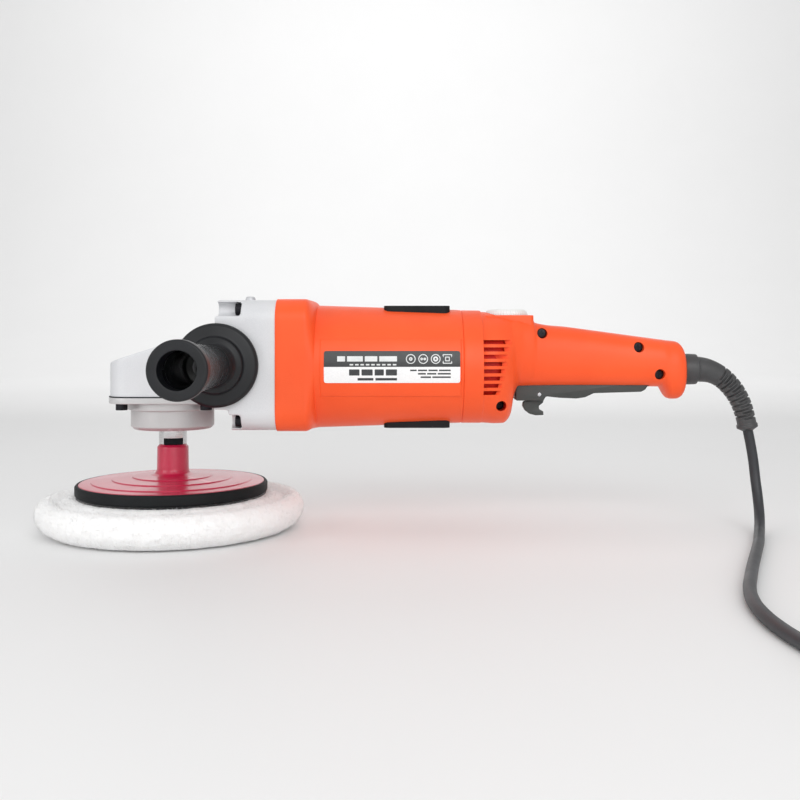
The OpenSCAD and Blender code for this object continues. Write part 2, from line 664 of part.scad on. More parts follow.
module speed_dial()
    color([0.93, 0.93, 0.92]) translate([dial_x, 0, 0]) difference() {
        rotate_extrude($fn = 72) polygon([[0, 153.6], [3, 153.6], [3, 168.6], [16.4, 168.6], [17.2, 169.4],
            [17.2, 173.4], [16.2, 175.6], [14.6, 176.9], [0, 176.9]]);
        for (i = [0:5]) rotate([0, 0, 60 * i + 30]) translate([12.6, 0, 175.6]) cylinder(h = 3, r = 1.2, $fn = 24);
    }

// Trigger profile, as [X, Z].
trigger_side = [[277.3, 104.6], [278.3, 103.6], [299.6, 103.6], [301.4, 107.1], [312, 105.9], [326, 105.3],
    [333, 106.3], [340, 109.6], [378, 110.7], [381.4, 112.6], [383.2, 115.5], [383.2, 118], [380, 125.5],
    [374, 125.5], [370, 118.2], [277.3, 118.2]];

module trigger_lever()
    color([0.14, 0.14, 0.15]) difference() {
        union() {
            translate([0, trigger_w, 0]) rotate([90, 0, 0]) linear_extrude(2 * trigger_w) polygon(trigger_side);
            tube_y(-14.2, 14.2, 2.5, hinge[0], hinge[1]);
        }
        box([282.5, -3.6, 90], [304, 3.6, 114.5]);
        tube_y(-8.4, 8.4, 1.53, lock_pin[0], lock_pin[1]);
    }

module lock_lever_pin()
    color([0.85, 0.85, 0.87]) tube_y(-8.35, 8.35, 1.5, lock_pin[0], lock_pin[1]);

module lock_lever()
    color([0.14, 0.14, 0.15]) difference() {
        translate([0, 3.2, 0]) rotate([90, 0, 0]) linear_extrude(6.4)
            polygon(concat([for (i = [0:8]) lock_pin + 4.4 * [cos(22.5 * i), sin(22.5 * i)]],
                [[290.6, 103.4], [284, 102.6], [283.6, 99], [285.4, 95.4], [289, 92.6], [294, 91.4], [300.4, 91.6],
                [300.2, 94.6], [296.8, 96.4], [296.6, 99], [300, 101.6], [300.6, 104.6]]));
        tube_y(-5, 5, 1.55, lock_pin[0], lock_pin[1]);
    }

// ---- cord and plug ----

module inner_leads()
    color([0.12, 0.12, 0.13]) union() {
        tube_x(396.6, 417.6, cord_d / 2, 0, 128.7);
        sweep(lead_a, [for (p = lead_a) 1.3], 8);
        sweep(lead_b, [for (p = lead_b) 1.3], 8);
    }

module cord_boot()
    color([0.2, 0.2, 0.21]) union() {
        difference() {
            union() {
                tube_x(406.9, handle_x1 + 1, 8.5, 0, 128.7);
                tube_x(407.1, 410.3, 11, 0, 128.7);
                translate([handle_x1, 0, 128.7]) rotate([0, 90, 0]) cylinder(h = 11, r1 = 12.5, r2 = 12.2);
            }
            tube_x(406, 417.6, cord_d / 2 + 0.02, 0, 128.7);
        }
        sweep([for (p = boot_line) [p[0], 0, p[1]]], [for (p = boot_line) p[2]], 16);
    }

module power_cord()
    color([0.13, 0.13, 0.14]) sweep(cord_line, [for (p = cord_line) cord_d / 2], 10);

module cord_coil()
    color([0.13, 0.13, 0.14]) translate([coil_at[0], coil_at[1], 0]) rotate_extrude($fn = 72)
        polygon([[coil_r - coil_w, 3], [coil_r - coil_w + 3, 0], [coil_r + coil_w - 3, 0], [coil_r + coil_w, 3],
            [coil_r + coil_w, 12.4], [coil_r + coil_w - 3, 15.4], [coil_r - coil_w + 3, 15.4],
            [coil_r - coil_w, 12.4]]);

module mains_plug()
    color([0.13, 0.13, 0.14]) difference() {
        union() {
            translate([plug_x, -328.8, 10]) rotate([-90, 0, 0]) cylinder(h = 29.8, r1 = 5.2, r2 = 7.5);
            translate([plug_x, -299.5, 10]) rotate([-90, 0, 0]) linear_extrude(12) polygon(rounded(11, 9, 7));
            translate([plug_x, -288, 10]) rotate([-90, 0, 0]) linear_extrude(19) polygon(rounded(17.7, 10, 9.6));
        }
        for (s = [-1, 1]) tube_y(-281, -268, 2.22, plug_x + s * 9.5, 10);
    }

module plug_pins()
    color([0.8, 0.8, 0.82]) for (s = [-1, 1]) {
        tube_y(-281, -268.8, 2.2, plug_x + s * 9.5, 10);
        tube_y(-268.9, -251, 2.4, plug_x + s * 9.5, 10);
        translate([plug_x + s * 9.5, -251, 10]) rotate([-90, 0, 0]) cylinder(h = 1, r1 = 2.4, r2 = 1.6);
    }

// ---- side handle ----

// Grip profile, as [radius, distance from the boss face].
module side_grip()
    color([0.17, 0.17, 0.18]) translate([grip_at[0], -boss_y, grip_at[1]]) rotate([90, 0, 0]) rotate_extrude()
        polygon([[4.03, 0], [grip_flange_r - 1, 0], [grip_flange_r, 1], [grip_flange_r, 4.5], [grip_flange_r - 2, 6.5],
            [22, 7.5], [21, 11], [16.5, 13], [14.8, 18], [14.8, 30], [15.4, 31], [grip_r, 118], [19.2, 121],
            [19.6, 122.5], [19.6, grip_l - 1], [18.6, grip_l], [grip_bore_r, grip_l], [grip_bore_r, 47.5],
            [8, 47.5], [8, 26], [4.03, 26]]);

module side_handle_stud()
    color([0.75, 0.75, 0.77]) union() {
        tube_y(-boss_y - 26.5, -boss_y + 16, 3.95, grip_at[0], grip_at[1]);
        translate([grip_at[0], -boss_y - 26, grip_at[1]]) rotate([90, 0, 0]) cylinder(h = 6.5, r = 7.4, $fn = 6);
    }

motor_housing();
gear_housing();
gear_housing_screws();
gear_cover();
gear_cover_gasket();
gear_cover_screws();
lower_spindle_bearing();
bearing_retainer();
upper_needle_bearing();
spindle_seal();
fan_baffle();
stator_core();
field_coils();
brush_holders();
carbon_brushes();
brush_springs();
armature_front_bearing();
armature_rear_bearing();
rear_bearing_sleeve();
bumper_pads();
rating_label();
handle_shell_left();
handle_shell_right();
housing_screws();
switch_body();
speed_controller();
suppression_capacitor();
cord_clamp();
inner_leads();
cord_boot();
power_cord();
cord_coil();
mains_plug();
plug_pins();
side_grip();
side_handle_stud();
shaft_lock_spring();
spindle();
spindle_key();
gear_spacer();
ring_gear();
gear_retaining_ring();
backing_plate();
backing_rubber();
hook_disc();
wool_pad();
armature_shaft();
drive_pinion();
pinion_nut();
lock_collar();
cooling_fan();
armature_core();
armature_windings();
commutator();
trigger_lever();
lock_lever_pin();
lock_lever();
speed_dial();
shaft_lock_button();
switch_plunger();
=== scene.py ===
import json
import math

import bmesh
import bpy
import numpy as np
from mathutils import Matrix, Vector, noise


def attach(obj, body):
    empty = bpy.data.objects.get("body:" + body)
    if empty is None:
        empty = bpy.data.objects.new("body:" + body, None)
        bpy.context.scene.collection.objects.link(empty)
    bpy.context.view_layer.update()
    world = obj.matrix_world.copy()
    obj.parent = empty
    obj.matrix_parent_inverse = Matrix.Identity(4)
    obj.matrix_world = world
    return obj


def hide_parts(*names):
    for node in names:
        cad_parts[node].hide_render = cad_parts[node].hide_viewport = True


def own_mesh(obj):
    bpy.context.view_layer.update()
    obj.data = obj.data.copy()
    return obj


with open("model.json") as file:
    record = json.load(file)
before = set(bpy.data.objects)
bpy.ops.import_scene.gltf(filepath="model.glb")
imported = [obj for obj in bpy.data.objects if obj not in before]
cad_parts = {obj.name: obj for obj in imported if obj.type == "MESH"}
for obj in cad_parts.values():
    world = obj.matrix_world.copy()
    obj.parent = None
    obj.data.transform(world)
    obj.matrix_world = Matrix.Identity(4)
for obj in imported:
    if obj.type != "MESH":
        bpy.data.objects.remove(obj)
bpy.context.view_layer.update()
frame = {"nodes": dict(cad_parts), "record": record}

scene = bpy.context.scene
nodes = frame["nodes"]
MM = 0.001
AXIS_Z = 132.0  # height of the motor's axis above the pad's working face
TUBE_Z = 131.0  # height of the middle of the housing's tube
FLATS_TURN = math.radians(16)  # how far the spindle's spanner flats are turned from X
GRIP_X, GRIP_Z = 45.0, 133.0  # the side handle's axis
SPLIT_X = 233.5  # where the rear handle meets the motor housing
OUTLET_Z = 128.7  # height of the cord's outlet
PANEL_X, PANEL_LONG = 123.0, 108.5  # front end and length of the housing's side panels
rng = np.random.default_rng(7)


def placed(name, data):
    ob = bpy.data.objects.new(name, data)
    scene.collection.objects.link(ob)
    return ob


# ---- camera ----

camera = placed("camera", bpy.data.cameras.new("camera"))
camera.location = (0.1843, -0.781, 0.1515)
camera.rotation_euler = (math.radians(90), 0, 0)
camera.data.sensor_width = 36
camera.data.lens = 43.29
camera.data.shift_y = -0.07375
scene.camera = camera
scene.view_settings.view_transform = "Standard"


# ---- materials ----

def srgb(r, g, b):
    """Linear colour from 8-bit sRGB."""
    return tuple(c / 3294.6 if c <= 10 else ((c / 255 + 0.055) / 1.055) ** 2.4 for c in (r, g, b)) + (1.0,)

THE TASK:
Retype, exactly and in full, the lines above from the one containing "motor_housing();" through the one containing "record = json.load(file)".

RESPONSE TO THIS TASK:
motor_housing();
gear_housing();
gear_housing_screws();
gear_cover();
gear_cover_gasket();
gear_cover_screws();
lower_spindle_bearing();
bearing_retainer();
upper_needle_bearing();
spindle_seal();
fan_baffle();
stator_core();
field_coils();
brush_holders();
carbon_brushes();
brush_springs();
armature_front_bearing();
armature_rear_bearing();
rear_bearing_sleeve();
bumper_pads();
rating_label();
handle_shell_left();
handle_shell_right();
housing_screws();
switch_body();
speed_controller();
suppression_capacitor();
cord_clamp();
inner_leads();
cord_boot();
power_cord();
cord_coil();
mains_plug();
plug_pins();
side_grip();
side_handle_stud();
shaft_lock_spring();
spindle();
spindle_key();
gear_spacer();
ring_gear();
gear_retaining_ring();
backing_plate();
backing_rubber();
hook_disc();
wool_pad();
armature_shaft();
drive_pinion();
pinion_nut();
lock_collar();
cooling_fan();
armature_core();
armature_windings();
commutator();
trigger_lever();
lock_lever_pin();
lock_lever();
speed_dial();
shaft_lock_button();
switch_plunger();
=== scene.py ===
import json
import math

import bmesh
import bpy
import numpy as np
from mathutils import Matrix, Vector, noise


def attach(obj, body):
    empty = bpy.data.objects.get("body:" + body)
    if empty is None:
        empty = bpy.data.objects.new("body:" + body, None)
        bpy.context.scene.collection.objects.link(empty)
    bpy.context.view_layer.update()
    world = obj.matrix_world.copy()
    obj.parent = empty
    obj.matrix_parent_inverse = Matrix.Identity(4)
    obj.matrix_world = world
    return obj


def hide_parts(*names):
    for node in names:
        cad_parts[node].hide_render = cad_parts[node].hide_viewport = True


def own_mesh(obj):
    bpy.context.view_layer.update()
    obj.data = obj.data.copy()
    return obj


with open("model.json") as file:
    record = json.load(file)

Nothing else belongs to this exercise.